The Lakes of Mars doesn’t know what it wants to be. On the surface it tells about Aaron Sheridan, 17, a rich kid from Mars, drowning in guilt about his terrible accident that killed his parents and sister. Aaron enlists in the Fleet, hoping to go to the Rim where everyone dies, but is instead sent to Corinth Station where the Fleet trains its officers-to-be.
Corinth is the oddest officer training school, full of bullies, sadistic instructors, top scientists, and virtually no rules. In fact it’s obvious to Aaron that the school really doesn’t care if the students kill each other or even if they learn anything. What Aaron can’t figure out is why the school exists, who are the good guys (more or less) and who are the villains, what the scientists are really doing and why no one seems to care about the students’ drug addiction.
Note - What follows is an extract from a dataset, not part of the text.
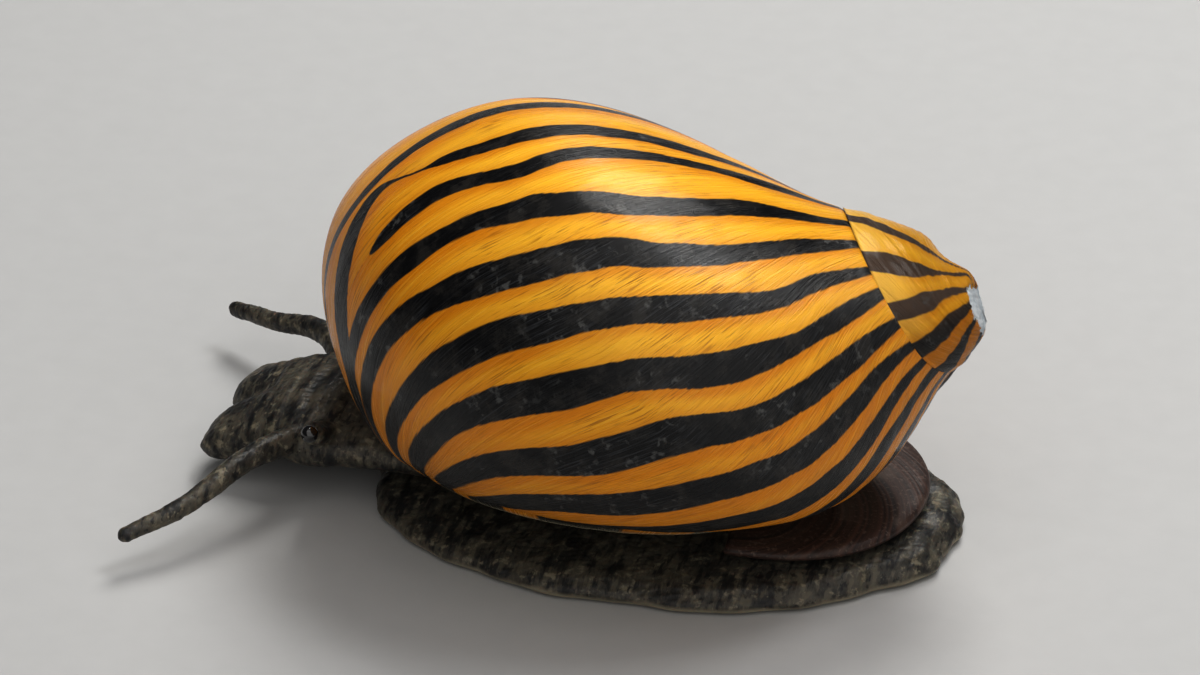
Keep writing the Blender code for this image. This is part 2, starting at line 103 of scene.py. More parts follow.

There are jarring moments in the story. The students tie in to Fleet members’ actual experiences, live and fully real. What we see are near mutinies among the grunts, drinking and despair among officers, and universal, painful death. The rest of the novel has plenty of violence, too much really.
The characters are not well developed. Aaron is in a fog much of the novel, and his fog prevents us from knowing him because he doesn’t know himself. The most interesting character is the maybe-villainous Caelus Erik, top student officer, who is maybe trying to kill Aaron, maybe not. I would have liked to see the story from Caelus’ point of view as he was more interesting and on top of things than Aaron.
Several reviews on NetGalley compare this to Ender’s Game with little reason other than the superficial similarity of being on a space station/military school. Ender’s Game keeps us engaged throughout while Lakes of Mars moves in fits and starts.
The plot is full of holes which we can gloss over during the fast paced sections. For instance, does anyone really think that a powerful space fleet wouldn’t simply evacuate everybody and quarantine the planet with the Verex? Or nuke it? The planet is supposed to have valuable minerals but if you add up the financial cost (to say nothing of moral costs, the waste of of lives) to constantly fight as the Fleet does, how can it make economic sense? It doesn’t but we need that constant violent background to give credence to the story.
By far the most objectionable part of the novel is the cursing and blasphemy. I get it that these are kids, desperately tired and frightened and they will swear. I expect the F-bombs and the rest, but there is zero excuse for taking the Lord’s name in vain, which the author does, page after page after page.
Overall I finished the novel – which yes, ends on a cliffhanger with temporary (?) truce and danger staring down at Aaron and the rest. It’s fairly fast read, reasonably easy to follow although the student interactions are convoluted and messy. The romance under story is unresolved.
2 Stars.
I received an advance copy through NetGalley in exchange for an honest review.